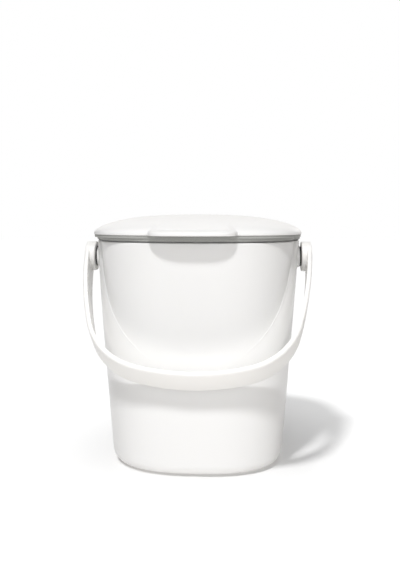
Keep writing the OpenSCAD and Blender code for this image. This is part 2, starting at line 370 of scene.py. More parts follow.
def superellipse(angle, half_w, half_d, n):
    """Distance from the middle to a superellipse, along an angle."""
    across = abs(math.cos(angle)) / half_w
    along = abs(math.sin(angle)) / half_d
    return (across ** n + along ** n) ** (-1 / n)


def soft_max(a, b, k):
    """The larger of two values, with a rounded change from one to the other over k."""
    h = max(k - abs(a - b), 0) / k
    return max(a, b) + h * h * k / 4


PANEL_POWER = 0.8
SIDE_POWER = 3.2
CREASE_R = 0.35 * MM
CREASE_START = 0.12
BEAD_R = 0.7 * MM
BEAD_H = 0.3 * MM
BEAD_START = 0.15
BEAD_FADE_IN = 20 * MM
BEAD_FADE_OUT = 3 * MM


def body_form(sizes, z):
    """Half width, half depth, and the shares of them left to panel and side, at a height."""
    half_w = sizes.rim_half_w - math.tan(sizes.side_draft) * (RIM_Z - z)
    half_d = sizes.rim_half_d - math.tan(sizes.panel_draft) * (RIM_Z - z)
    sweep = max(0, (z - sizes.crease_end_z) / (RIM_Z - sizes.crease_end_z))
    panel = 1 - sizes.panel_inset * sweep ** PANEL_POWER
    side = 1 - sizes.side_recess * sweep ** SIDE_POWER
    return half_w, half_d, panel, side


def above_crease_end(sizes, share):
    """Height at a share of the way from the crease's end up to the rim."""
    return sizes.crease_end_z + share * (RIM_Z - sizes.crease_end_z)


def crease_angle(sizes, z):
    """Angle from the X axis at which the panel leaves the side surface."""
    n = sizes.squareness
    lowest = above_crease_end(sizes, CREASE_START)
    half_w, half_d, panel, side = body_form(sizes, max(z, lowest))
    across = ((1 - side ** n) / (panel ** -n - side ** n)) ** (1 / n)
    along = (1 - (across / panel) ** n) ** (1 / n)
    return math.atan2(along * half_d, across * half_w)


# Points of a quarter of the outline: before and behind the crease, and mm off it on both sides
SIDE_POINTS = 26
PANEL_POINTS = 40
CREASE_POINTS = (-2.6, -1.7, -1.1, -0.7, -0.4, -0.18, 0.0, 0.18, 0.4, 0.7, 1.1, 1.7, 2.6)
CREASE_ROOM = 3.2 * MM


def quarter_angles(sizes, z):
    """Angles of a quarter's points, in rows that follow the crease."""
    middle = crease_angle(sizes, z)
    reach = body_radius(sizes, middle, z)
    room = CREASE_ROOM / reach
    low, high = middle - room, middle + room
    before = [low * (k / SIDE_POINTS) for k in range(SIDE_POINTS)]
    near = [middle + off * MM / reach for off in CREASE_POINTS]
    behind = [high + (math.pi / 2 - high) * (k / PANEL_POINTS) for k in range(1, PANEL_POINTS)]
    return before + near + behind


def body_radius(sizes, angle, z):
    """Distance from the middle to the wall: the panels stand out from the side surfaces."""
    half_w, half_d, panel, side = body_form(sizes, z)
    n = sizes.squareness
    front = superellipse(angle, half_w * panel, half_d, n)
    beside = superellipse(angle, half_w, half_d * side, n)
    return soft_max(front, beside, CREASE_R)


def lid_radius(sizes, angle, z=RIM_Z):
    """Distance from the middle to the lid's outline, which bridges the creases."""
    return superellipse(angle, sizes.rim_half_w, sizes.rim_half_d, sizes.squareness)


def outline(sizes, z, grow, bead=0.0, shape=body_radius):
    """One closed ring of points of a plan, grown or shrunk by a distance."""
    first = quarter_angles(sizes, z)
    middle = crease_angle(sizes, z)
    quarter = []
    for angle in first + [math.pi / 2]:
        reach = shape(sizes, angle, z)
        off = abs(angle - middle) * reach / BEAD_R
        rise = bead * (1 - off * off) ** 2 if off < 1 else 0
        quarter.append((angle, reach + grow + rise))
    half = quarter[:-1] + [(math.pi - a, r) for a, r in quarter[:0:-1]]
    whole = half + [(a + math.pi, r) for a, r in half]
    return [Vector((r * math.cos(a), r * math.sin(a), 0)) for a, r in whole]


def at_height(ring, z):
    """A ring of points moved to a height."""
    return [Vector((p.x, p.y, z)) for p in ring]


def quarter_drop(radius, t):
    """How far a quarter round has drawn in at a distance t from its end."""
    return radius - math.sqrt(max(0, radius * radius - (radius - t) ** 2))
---
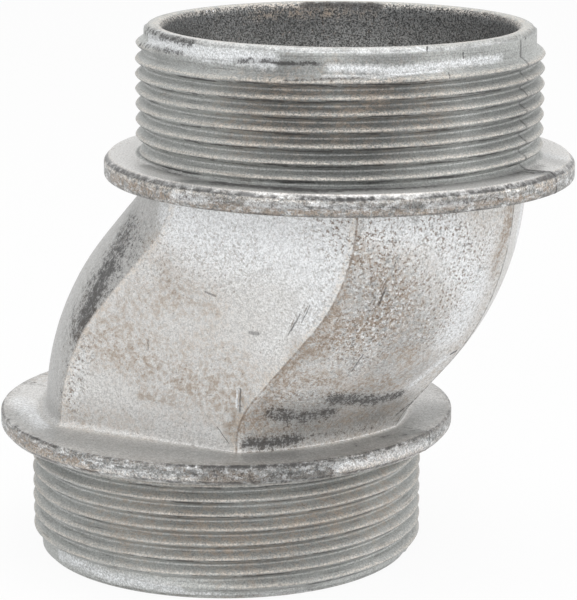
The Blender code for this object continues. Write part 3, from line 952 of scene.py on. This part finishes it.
==
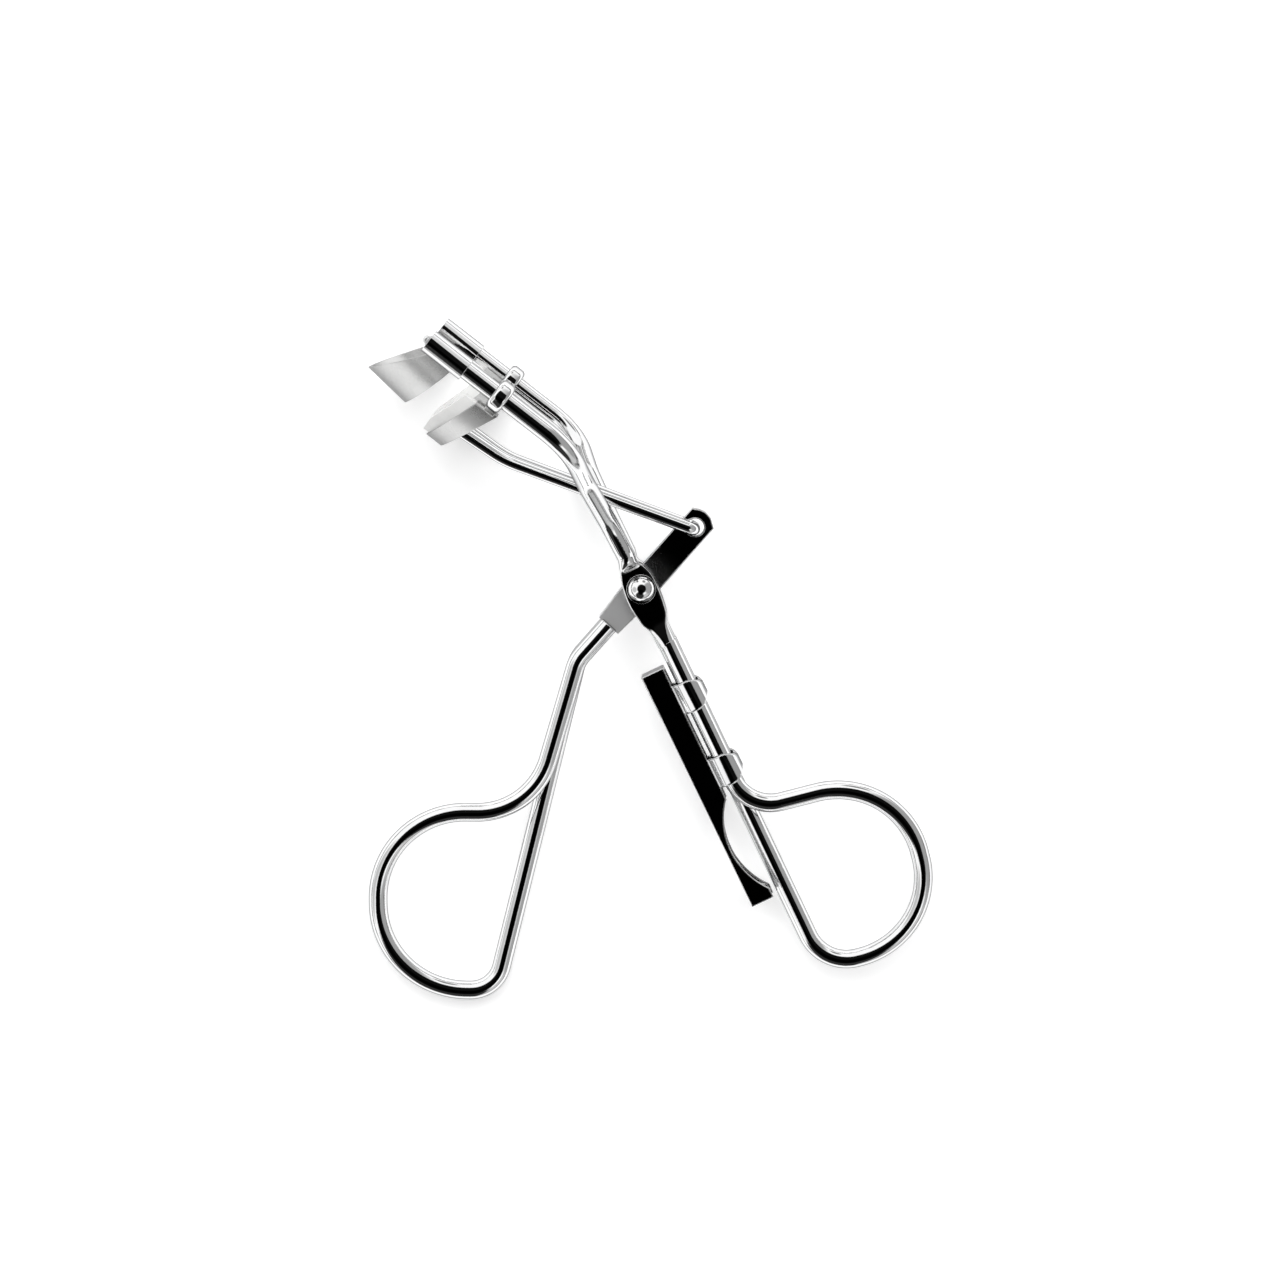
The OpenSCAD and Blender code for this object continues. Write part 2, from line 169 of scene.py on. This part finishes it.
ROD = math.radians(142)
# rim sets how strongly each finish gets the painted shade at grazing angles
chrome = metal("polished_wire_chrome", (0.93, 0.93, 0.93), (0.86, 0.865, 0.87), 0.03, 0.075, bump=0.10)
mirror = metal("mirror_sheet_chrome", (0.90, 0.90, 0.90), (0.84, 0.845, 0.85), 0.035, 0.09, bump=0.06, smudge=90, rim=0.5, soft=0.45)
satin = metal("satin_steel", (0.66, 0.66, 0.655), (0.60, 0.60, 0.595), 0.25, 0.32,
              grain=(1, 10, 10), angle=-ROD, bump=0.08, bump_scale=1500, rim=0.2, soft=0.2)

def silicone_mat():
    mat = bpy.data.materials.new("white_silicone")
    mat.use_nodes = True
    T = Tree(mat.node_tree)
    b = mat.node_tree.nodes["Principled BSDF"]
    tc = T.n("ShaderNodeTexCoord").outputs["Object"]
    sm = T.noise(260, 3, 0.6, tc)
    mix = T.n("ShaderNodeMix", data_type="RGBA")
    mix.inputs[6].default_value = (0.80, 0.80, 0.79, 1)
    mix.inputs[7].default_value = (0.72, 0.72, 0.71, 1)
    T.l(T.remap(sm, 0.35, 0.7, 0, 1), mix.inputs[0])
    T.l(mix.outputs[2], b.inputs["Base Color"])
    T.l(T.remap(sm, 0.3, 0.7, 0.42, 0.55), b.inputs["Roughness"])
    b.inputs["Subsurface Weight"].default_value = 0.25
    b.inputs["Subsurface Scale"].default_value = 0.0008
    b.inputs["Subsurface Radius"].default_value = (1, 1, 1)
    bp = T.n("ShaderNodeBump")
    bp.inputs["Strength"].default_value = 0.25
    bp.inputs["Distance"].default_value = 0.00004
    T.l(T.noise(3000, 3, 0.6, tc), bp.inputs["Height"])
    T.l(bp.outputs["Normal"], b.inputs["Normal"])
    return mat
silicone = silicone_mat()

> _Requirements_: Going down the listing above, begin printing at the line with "Keep writing the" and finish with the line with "CREASE_ROOM = 3.2 * MM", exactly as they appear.

> _The response_:
Keep writing the OpenSCAD and Blender code for this image. This is part 2, starting at line 370 of scene.py. More parts follow.
def superellipse(angle, half_w, half_d, n):
    """Distance from the middle to a superellipse, along an angle."""
    across = abs(math.cos(angle)) / half_w
    along = abs(math.sin(angle)) / half_d
    return (across ** n + along ** n) ** (-1 / n)


def soft_max(a, b, k):
    """The larger of two values, with a rounded change from one to the other over k."""
    h = max(k - abs(a - b), 0) / k
    return max(a, b) + h * h * k / 4


PANEL_POWER = 0.8
SIDE_POWER = 3.2
CREASE_R = 0.35 * MM
CREASE_START = 0.12
BEAD_R = 0.7 * MM
BEAD_H = 0.3 * MM
BEAD_START = 0.15
BEAD_FADE_IN = 20 * MM
BEAD_FADE_OUT = 3 * MM


def body_form(sizes, z):
    """Half width, half depth, and the shares of them left to panel and side, at a height."""
    half_w = sizes.rim_half_w - math.tan(sizes.side_draft) * (RIM_Z - z)
    half_d = sizes.rim_half_d - math.tan(sizes.panel_draft) * (RIM_Z - z)
    sweep = max(0, (z - sizes.crease_end_z) / (RIM_Z - sizes.crease_end_z))
    panel = 1 - sizes.panel_inset * sweep ** PANEL_POWER
    side = 1 - sizes.side_recess * sweep ** SIDE_POWER
    return half_w, half_d, panel, side


def above_crease_end(sizes, share):
    """Height at a share of the way from the crease's end up to the rim."""
    return sizes.crease_end_z + share * (RIM_Z - sizes.crease_end_z)


def crease_angle(sizes, z):
    """Angle from the X axis at which the panel leaves the side surface."""
    n = sizes.squareness
    lowest = above_crease_end(sizes, CREASE_START)
    half_w, half_d, panel, side = body_form(sizes, max(z, lowest))
    across = ((1 - side ** n) / (panel ** -n - side ** n)) ** (1 / n)
    along = (1 - (across / panel) ** n) ** (1 / n)
    return math.atan2(along * half_d, across * half_w)


# Points of a quarter of the outline: before and behind the crease, and mm off it on both sides
SIDE_POINTS = 26
PANEL_POINTS = 40
CREASE_POINTS = (-2.6, -1.7, -1.1, -0.7, -0.4, -0.18, 0.0, 0.18, 0.4, 0.7, 1.1, 1.7, 2.6)
CREASE_ROOM = 3.2 * MM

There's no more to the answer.